§ **What to do**: All the data should come back exactly as it was given.

§ **Data lines**:
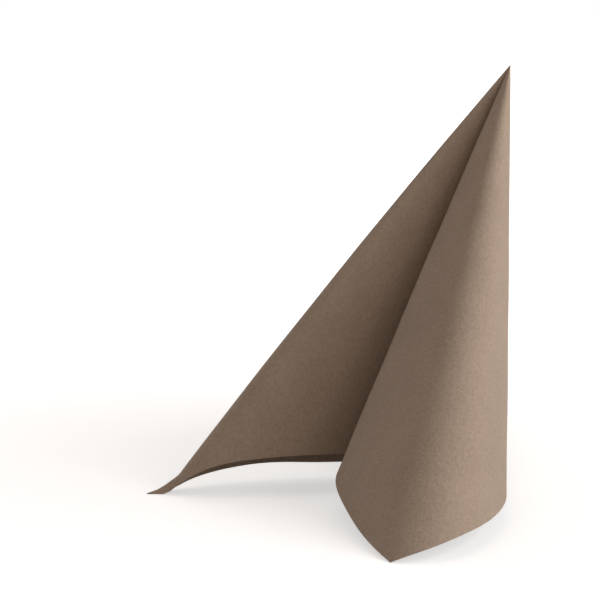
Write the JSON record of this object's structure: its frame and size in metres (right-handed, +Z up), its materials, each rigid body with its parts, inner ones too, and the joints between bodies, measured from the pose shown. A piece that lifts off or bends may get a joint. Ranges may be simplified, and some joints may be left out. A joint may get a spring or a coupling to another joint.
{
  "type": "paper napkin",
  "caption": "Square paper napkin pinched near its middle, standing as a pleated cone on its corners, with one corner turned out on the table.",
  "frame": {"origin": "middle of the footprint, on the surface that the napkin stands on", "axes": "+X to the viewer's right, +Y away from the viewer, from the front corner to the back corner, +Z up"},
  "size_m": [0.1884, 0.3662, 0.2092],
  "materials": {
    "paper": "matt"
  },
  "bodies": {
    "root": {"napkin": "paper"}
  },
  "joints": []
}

§ **Exercise answer**:
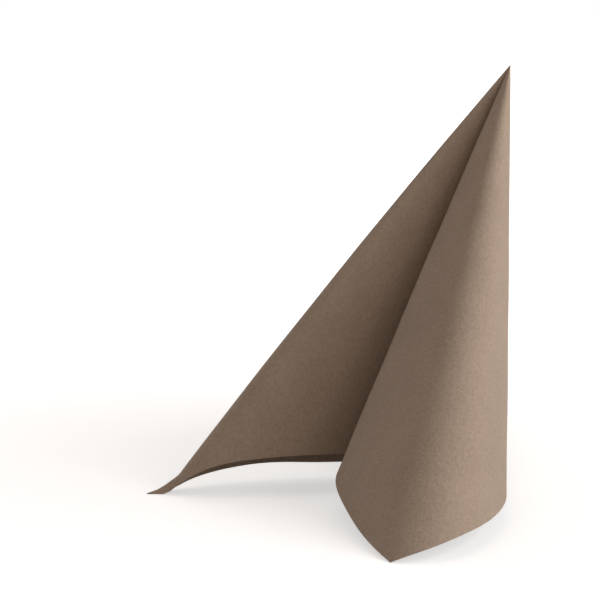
Write the JSON record of this object's structure: its frame and size in metres (right-handed, +Z up), its materials, each rigid body with its parts, inner ones too, and the joints between bodies, measured from the pose shown. A piece that lifts off or bends may get a joint. Ranges may be simplified, and some joints may be left out. A joint may get a spring or a coupling to another joint.
{
  "type": "paper napkin",
  "caption": "Square paper napkin pinched near its middle, standing as a pleated cone on its corners, with one corner turned out on the table.",
  "frame": {"origin": "middle of the footprint, on the surface that the napkin stands on", "axes": "+X to the viewer's right, +Y away from the viewer, from the front corner to the back corner, +Z up"},
  "size_m": [0.1884, 0.3662, 0.2092],
  "materials": {
    "paper": "matt"
  },
  "bodies": {
    "root": {"napkin": "paper"}
  },
  "joints": []
}